Your objective | Locate and copy all lines bearing the word "else".

Data extract |
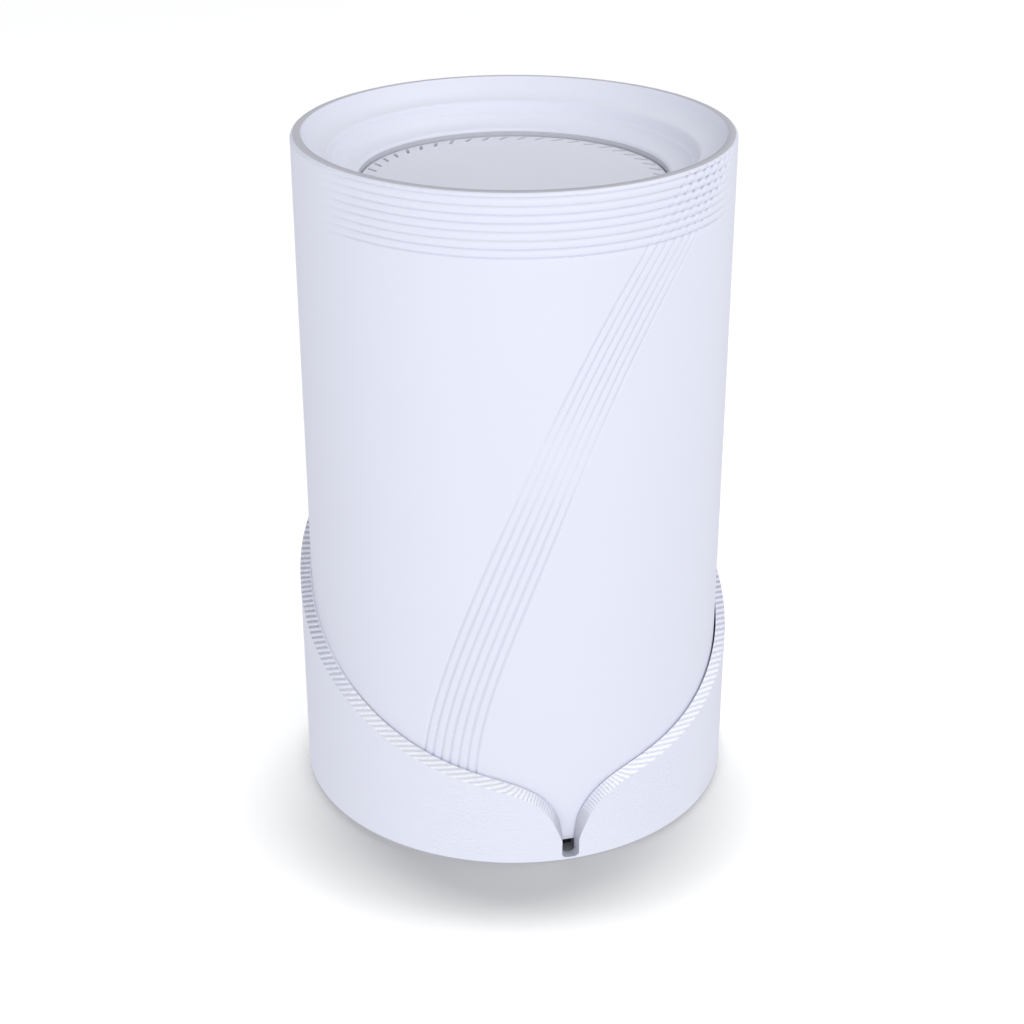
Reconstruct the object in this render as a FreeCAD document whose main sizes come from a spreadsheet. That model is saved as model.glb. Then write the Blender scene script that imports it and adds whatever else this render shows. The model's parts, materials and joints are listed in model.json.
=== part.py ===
import FreeCAD, Part
import math
import os
import re
import Sketcher
from FreeCAD import Placement, Rotation, Vector

# Compact desktop air purifier: a tall sleeve standing in a wave-edged skirt, with a sunken outlet
# in its top. Air enters through the skirt's rear slots, an axial fan in the base blows it up
# through a ring filter, and it leaves by the slots of the top grille.
# The origin is the centre of the footprint on the table, +Z is up and the front faces -Y.
# An azimuth is measured from the front (-Y) towards +X, in degrees.

# Driving dimensions in millimetres, degrees and counts.
DIMENSIONS = {
    # outer skirt and its wave-shaped rim
    "skirt_radius": 82.5,
    "skirt_bore": 78.8,
    "skirt_bottom": 0.5,
    "rim_low": 33.3,
    "rim_rise": 84.1,
    "rim_bevel": 2.4,
    "dip_depth": 25.7,
    "dip_width": 6.0,
    "dip_round": 0.25,
    # status window slot under the lowest point of the rim
    "window_azimuth": 14.7,
    "window_width": 5.4,
    "window_floor": 1.5,
    "window_top": 15.0,
    "window_depth": 10.5,
    # upper sleeve and the outlet in its top
    "sleeve_radius": 78.2,
    "sleeve_bore": 75.6,
    "sleeve_bottom": 6.3,
    "sleeve_top": 254.0,
    "lip_bore": 74.4,
    "lip_thickness": 2.0,
    "lip_round": 0.8,
    "cutout_top": 75.0,
    "cutout_half_angle": 58.0,
    "ridge_radius": 65.3,
    "ridge_drop": 7.8,
    "step_radius": 62.6,
    "step_drop": 11.7,
    "well_radius": 55.1,
    "well_drop": 15.6,
    "disc_drop": 18.0,
    "disc_thickness": 2.2,
    "disc_radius": 55.0,
    "funnel_wall": 2.0,
    "outlet_slots": 48,
    "outlet_slot_start": 50.0,
    "outlet_slot_end": 54.0,
    "outlet_slot_width": 0.9,
    "ear_radius": 71.5,
    "ear_bottom": 236.0,
    "ear_height": 2.5,
    # base plate and what stands on it
    "floor_top": 3.0,
    "ledge_top": 6.0,
    "ledge_bore": 72.5,
    "foot_radius": 5.6,
    "foot_height": 1.7,
    "foot_circle": 64.0,
    "leg_circle": 64.0,
    "leg_radius": 4.0,
    "screw_radius": 1.45,
    "screw_head_radius": 2.8,
    "screw_head_height": 1.3,
    # rear intake
    "intake_half_angle": 48.0,
    "intake_step": 4.0,
    "intake_slot_width": 2.6,
    "intake_slot_height": 19.0,
    "intake_bottom": 27.0,
    "intake_row_pitch": 23.0,
    "mesh_bore": 77.4,
    "mesh_bottom": 24.0,
    "mesh_top": 72.0,
    # fan duct, deck and spigot
    "duct_bore": 46.0,
    "duct_radius": 48.5,
    "mouth_radius": 56.0,
    "mouth_centre": 42.0,
    "deck_radius": 74.2,
    "deck_seal_radius": 75.2,
    "deck_bottom": 76.0,
    "deck_top": 79.0,
    "spigot_radius": 48.0,
    "spigot_top": 84.0,
    # motor and rotor
    "shaft_radius": 1.5,
    "bearing_bore": 1.55,
    "bearing_radius": 4.0,
    "bearing_height": 3.0,
    "tube_radius": 6.0,
    "tube_bottom": 44.0,
    "hub_radius": 26.0,
    "hub_bottom": 57.0,
    "hub_top": 74.0,
    "hub_wall": 2.0,
    "cone_rise": 13.0,
    "vane_count": 7,
    "vane_thickness": 1.6,
    "vane_bottom": 60.0,
    "vane_top": 72.0,
    "can_radius": 20.0,
    "can_bottom": 38.0,
    "can_top": 55.0,
    "can_wall": 1.0,
    "nose_drop": 7.0,
    "nose_round": 11.0,
    "magnet_bore": 16.8,
    "stator_radius": 16.2,
    "stator_core": 9.0,
    "stator_bottom": 46.0,
    "stator_top": 53.0,
    "tooth_count": 9,
    "tooth_width": 2.4,
    "coil_width": 5.0,
    "coil_overhang": 1.1,
    "blade_count": 9,
    "blade_tip": 44.6,
    "blade_thickness": 1.4,
    "blade_bottom": 41.0,
    "blade_top": 54.0,
    # filter cartridge
    "filter_radius": 64.0,
    "filter_bore": 48.6,
    "filter_bottom": 82.0,
    "filter_top": 190.0,
    "cap_wall": 1.2,
    "cap_floor": 2.0,
    "cap_lip": 8.0,
    "recess_radius": 44.0,
    "recess_depth": 4.0,
    "pleat_count": 72,
    "pleat_outer": 60.6,
    "pleat_inner": 51.8,
    "pleat_paper": 0.5,
    "seal_inner": 52.0,
    "seal_outer": 58.0,
    "seal_bottom": 79.6,
    # lifting bail on the filter
    "bail_width": 54.0,
    "bail_reach": 28.0,
    "bail_bar": 3.0,
    "bail_axis_back": 14.0,
    "bail_axis_height": 188.4,
    "bail_pin_radius": 1.5,
    "bail_pin_play": 0.06,
    # electrics
    "board_width": 56.0,
    "board_depth": 32.0,
    "board_front": 64.0,
    "board_bottom": 8.0,
    "board_thickness": 1.6,
    "control_height": 14.0,
    "button_azimuth": 162.0,
    "button_radius": 5.0,
    "button_hole": 5.4,
    "button_proud": 1.5,
    "button_travel": 1.2,
    "jack_width": 9.0,
    "jack_collar": 5.4,
    "jack_bore": 2.75,
    "jack_pin": 1.0,
}

doc = FreeCAD.newDocument("AirPurifier")
sheet = doc.addObject("Spreadsheet::Sheet", "Dims")
for row, (alias, value) in enumerate(DIMENSIONS.items(), start=1):
    sheet.set(f"A{row}", alias)
    sheet.set(f"B{row}", str(value))
    sheet.setAlias(f"B{row}", alias)
doc.recompute()

WORD = re.compile(r"[a-z][a-z_]+")
PARTS = []


def bind(text):
    """Turn 'skirt_radius - 2' into an expression that reads the sheet."""
    return WORD.sub(lambda word: f"Dims.{word[0]}" if word[0] in DIMENSIONS else word[0], str(text))


def size(text):
    """The present value of an expression in the sheet's names."""
    return float(sheet.evalExpression(bind(text)))


def finished(item, label):
    """Name a finished sub-part; its label is the name of its file."""
    item.Label = label
    PARTS.append(item)
    return item


# ---------------------------------------------------------------- sketches and bodies

def new_body(name):
    return doc.addObject("PartDesign::Body", name)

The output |
Reconstruct the object in this render as a FreeCAD document whose main sizes come from a spreadsheet. That model is saved as model.glb. Then write the Blender scene script that imports it and adds whatever else this render shows. The model's parts, materials and joints are listed in model.json.
    return WORD.sub(lambda word: f"Dims.{word[0]}" if word[0] in DIMENSIONS else word[0], str(text))